> [Task statement]
Your task is to locate every line holding the string "parts" and to copy each of them.

* * * * * * * * *

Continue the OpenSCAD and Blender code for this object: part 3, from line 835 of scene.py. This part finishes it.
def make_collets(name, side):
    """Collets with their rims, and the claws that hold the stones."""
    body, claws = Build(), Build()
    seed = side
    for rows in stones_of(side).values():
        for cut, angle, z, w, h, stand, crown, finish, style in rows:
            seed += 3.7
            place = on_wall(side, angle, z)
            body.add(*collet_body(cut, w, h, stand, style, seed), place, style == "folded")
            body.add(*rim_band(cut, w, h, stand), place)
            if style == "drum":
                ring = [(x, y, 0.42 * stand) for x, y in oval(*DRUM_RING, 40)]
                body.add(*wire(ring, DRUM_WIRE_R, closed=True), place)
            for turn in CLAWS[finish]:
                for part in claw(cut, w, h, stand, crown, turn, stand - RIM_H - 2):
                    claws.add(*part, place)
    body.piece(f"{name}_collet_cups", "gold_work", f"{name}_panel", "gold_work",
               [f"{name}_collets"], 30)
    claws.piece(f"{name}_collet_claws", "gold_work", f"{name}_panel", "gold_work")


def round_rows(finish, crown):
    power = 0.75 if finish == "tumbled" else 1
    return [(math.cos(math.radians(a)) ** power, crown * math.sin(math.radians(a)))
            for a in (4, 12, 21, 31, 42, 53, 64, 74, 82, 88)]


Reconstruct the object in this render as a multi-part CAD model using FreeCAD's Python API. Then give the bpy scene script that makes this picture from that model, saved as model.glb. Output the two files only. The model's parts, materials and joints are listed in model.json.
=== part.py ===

* * * * * * * * *

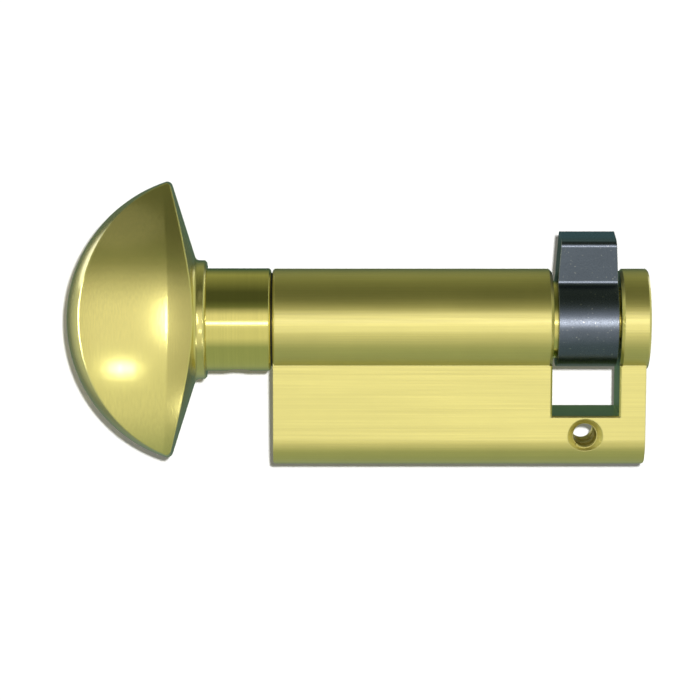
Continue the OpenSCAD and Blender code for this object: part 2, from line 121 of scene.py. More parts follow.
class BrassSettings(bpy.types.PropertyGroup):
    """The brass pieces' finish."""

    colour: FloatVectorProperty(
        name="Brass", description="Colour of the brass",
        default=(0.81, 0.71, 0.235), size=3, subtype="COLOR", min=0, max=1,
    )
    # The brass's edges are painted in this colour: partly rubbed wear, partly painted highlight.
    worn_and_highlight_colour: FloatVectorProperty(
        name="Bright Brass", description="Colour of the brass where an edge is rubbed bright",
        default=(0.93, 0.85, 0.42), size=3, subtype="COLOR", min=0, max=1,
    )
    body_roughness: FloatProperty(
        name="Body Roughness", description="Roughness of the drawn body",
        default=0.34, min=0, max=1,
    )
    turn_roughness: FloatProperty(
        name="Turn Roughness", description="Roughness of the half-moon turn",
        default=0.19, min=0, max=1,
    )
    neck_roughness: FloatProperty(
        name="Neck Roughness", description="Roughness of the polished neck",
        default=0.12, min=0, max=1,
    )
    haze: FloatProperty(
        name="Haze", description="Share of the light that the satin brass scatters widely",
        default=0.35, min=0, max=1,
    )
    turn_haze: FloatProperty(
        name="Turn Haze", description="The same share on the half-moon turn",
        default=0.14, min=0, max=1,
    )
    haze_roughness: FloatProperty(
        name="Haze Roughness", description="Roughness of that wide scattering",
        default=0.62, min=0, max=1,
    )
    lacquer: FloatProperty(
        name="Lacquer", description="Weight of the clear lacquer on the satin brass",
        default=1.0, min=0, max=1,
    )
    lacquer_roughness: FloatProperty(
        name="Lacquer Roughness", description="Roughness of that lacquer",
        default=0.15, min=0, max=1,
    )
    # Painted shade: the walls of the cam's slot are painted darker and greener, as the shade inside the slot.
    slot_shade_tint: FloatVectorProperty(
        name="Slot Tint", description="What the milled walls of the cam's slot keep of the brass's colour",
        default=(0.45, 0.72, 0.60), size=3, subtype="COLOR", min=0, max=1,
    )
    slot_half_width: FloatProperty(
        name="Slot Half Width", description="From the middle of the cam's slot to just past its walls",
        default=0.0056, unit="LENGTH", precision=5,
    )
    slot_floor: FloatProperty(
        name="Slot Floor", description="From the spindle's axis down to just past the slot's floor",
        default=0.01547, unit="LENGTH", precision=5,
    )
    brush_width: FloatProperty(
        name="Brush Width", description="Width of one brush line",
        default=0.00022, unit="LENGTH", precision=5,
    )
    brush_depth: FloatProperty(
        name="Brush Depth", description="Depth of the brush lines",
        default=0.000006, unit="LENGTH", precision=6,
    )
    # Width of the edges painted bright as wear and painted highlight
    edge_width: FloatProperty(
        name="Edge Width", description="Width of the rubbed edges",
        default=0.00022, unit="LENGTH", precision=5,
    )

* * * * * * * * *

> [Response below]
Reconstruct the object in this render as a multi-part CAD model using FreeCAD's Python API. Then give the bpy scene script that makes this picture from that model, saved as model.glb. Output the two files only. The model's parts, materials and joints are listed in model.json.
Continue the OpenSCAD and Blender code for this object: part 2, from line 121 of scene.py. More parts follow.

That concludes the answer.